I later became coordinator for newly introduced commercial programmes at College for Christian Ministries where I also taught Business Management. I was also involved in curriculum formulation for the faculty of Commerce programmes for the newly registered Lake Malawi Anglican University.

Why did you choose to apply to St Andrews?

When I saw the advert in the papers, I just instantly felt the conviction that I was the best candidate for the job. After some moments I began to reflect on what had happened for the position to fall vacant. I had lost connection with Mtunthama people for some time and I couldn’t figure out what was happening in Mtunthama. I called my father and asked and he knew nothing. I called Reverend Dzantenge to find out, although I knew that he was no longer in Mtunthama but I felt he would know something since he was connected with my predecessor. He told me in brief and encouraged me to apply.

I was engulfed with fear of the unknown but still got the inner conviction that I was the best candidate. I called my personal counsellor and confidante who was acting as training chaplain for the Diocese. He agreed with my view that I would be the best candidate for the job but expressed his personal reservations as to whether it was the best option for me considering how the situation was in the community; the disagreements within the community, the donors, the church etc. he felt my preoccupations as a consultant and Coordinator for the commercial programmes at College for Christian ministries as well as a technical member in the newly formed Lake Malawi Anglican University in Lilongwe were good career directions.

“Don’t you think I would be the unifying force in this situation?” I asked my personal confidante. “May be or may be not, but you can try” he responded and we ended our conversation there.

It was neither how much I would get nor how much I would forgo at my present job but I was convinced that is where my services were needed most.

What do you most like about St Andrews and Mtunthama ?

I like about the people and the connections I have with almost everyone in the community. I have that great sense of belongingness. Serving them make me proud, it gives me satisfaction. I think I beat the Maslow hierarchy of needs hypothesis for I reach self-actualisation even before my lower needs are met.

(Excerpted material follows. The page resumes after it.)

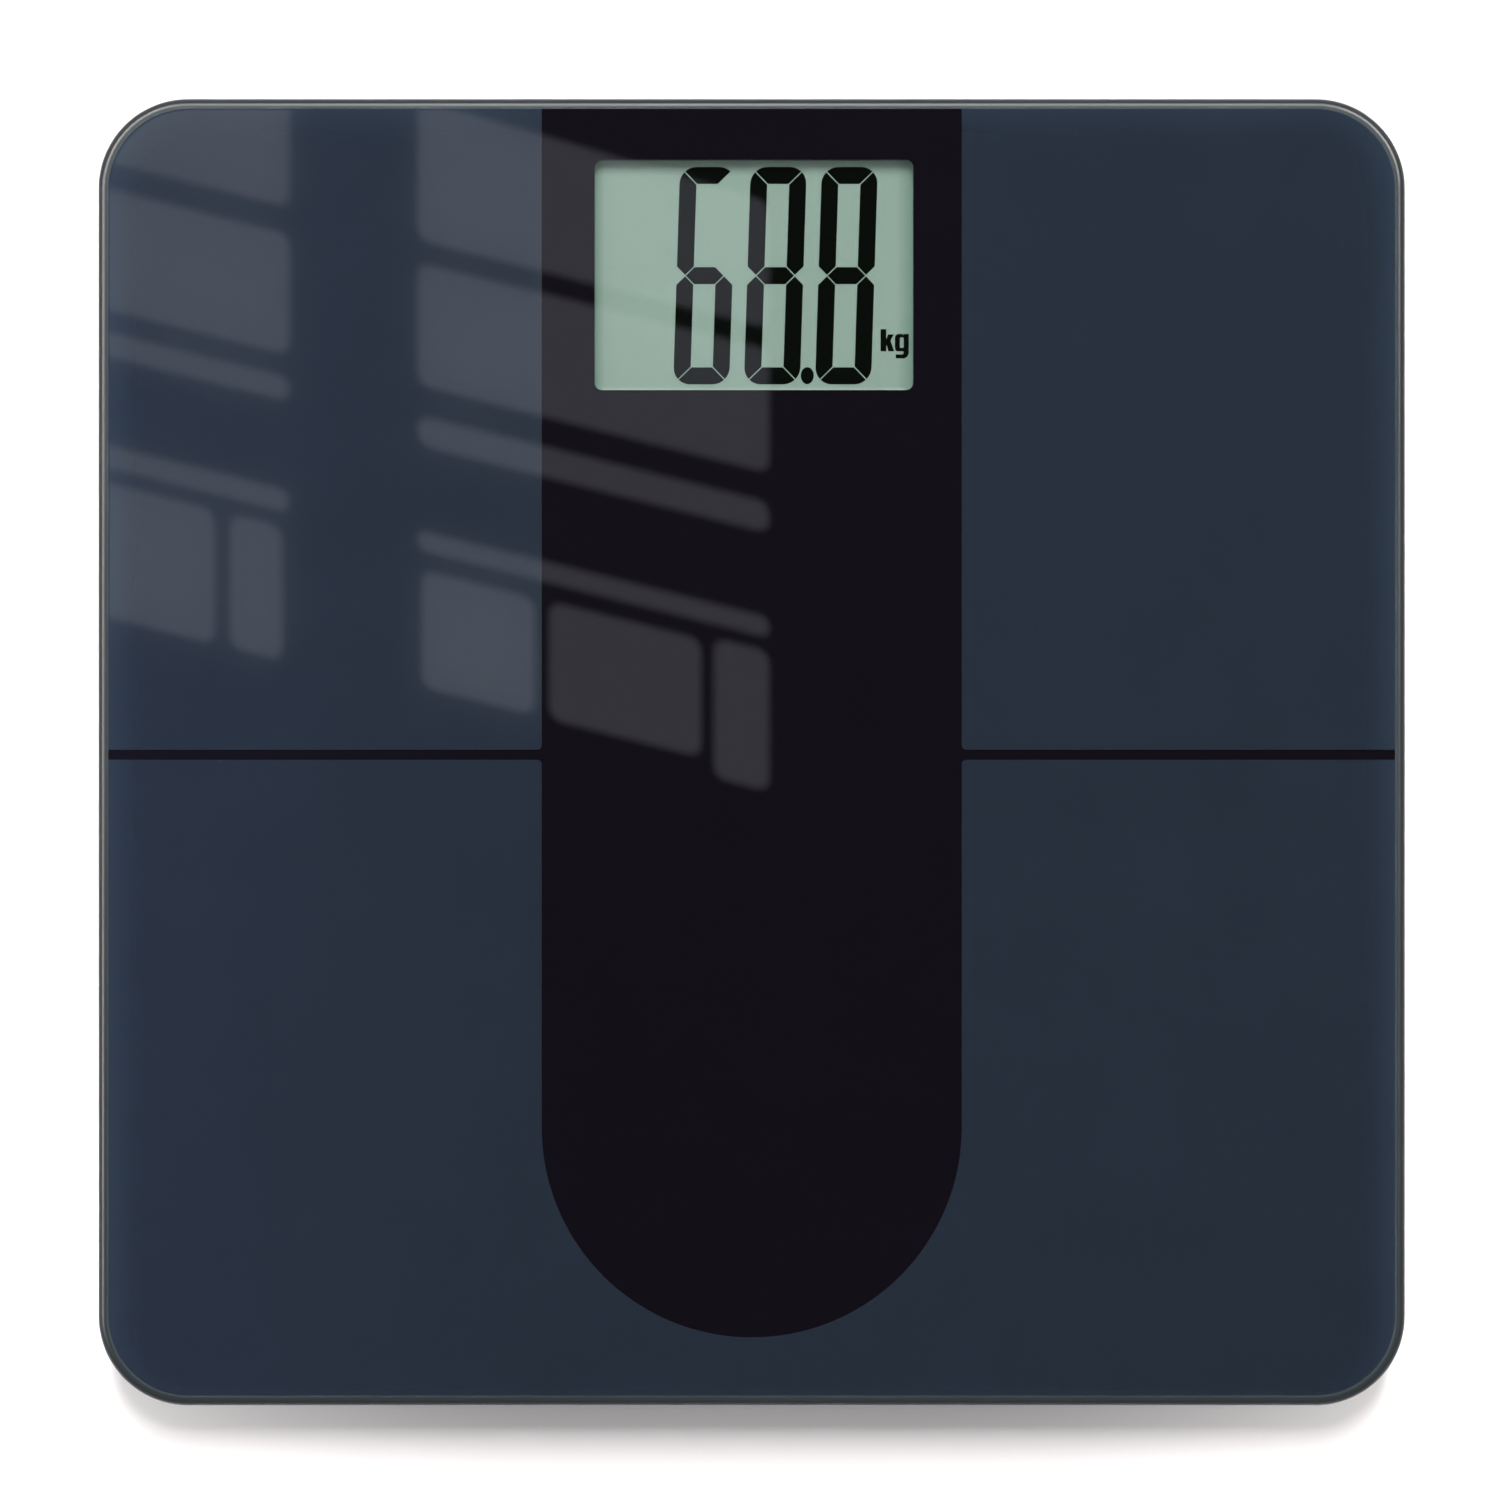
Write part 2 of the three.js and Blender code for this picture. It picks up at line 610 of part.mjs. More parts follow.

What are your current ambitions ?

I would like to consolidate my career in the field of health administration. I would like to pursue a Master of Science in either Public Health, Health care Administration or Health management and later a PhD in either field. Such a career path in public health would put me at the centre of managing community health and would consolidate my zeal in preventive community health programmes and sustain community livelihood while positioning the hospital into a pinnacle of sustaining health communities in line with sustainable development goals.

If you were not working at St Andrews, what would be your dream job?

I would be a University lecturer or a management consultant not because they would be dream jobs but that is where I would have opportunities to serve.